---------- SOURCE MATERIAL ----------

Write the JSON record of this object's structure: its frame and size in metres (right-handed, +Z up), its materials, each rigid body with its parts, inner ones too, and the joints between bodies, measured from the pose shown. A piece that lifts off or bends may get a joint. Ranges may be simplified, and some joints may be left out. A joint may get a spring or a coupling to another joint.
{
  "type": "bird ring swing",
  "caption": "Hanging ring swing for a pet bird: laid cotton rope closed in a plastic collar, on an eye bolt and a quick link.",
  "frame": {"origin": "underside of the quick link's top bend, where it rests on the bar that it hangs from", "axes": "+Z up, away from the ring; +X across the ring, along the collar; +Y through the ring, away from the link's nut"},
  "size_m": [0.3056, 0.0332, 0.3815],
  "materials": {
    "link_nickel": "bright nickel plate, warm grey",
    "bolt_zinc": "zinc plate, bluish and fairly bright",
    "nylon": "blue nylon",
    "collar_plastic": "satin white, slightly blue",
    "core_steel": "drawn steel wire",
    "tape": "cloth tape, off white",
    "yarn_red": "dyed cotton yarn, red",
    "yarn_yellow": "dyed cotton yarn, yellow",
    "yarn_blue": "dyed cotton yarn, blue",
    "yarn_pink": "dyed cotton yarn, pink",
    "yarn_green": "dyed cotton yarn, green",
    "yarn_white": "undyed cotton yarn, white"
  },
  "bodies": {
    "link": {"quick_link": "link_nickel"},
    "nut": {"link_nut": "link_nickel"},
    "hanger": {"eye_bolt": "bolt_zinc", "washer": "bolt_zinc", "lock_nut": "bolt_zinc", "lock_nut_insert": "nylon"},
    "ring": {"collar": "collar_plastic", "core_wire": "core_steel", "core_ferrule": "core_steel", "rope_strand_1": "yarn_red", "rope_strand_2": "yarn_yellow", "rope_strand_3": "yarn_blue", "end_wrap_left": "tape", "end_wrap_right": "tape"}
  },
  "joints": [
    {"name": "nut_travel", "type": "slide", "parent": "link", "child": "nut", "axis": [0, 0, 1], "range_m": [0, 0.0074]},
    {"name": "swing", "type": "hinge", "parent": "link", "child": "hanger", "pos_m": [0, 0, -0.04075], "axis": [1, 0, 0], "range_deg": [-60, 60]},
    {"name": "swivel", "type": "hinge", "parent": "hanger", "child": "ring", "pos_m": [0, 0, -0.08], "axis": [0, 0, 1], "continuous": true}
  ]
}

----------

■ **EXERCISE REQUIREMENTS**: Make an exact copy of the material above.

■ **FINISHED TASK**:
Write the JSON record of this object's structure: its frame and size in metres (right-handed, +Z up), its materials, each rigid body with its parts, inner ones too, and the joints between bodies, measured from the pose shown. A piece that lifts off or bends may get a joint. Ranges may be simplified, and some joints may be left out. A joint may get a spring or a coupling to another joint.
{
  "type": "bird ring swing",
  "caption": "Hanging ring swing for a pet bird: laid cotton rope closed in a plastic collar, on an eye bolt and a quick link.",
  "frame": {"origin": "underside of the quick link's top bend, where it rests on the bar that it hangs from", "axes": "+Z up, away from the ring; +X across the ring, along the collar; +Y through the ring, away from the link's nut"},
  "size_m": [0.3056, 0.0332, 0.3815],
  "materials": {
    "link_nickel": "bright nickel plate, warm grey",
    "bolt_zinc": "zinc plate, bluish and fairly bright",
    "nylon": "blue nylon",
    "collar_plastic": "satin white, slightly blue",
    "core_steel": "drawn steel wire",
    "tape": "cloth tape, off white",
    "yarn_red": "dyed cotton yarn, red",
    "yarn_yellow": "dyed cotton yarn, yellow",
    "yarn_blue": "dyed cotton yarn, blue",
    "yarn_pink": "dyed cotton yarn, pink",
    "yarn_green": "dyed cotton yarn, green",
    "yarn_white": "undyed cotton yarn, white"
  },
  "bodies": {
    "link": {"quick_link": "link_nickel"},
    "nut": {"link_nut": "link_nickel"},
    "hanger": {"eye_bolt": "bolt_zinc", "washer": "bolt_zinc", "lock_nut": "bolt_zinc", "lock_nut_insert": "nylon"},
    "ring": {"collar": "collar_plastic", "core_wire": "core_steel", "core_ferrule": "core_steel", "rope_strand_1": "yarn_red", "rope_strand_2": "yarn_yellow", "rope_strand_3": "yarn_blue", "end_wrap_left": "tape", "end_wrap_right": "tape"}
  },
  "joints": [
    {"name": "nut_travel", "type": "slide", "parent": "link", "child": "nut", "axis": [0, 0, 1], "range_m": [0, 0.0074]},
    {"name": "swing", "type": "hinge", "parent": "link", "child": "hanger", "pos_m": [0, 0, -0.04075], "axis": [1, 0, 0], "range_deg": [-60, 60]},
    {"name": "swivel", "type": "hinge", "parent": "hanger", "child": "ring", "pos_m": [0, 0, -0.08], "axis": [0, 0, 1], "continuous": true}
  ]
}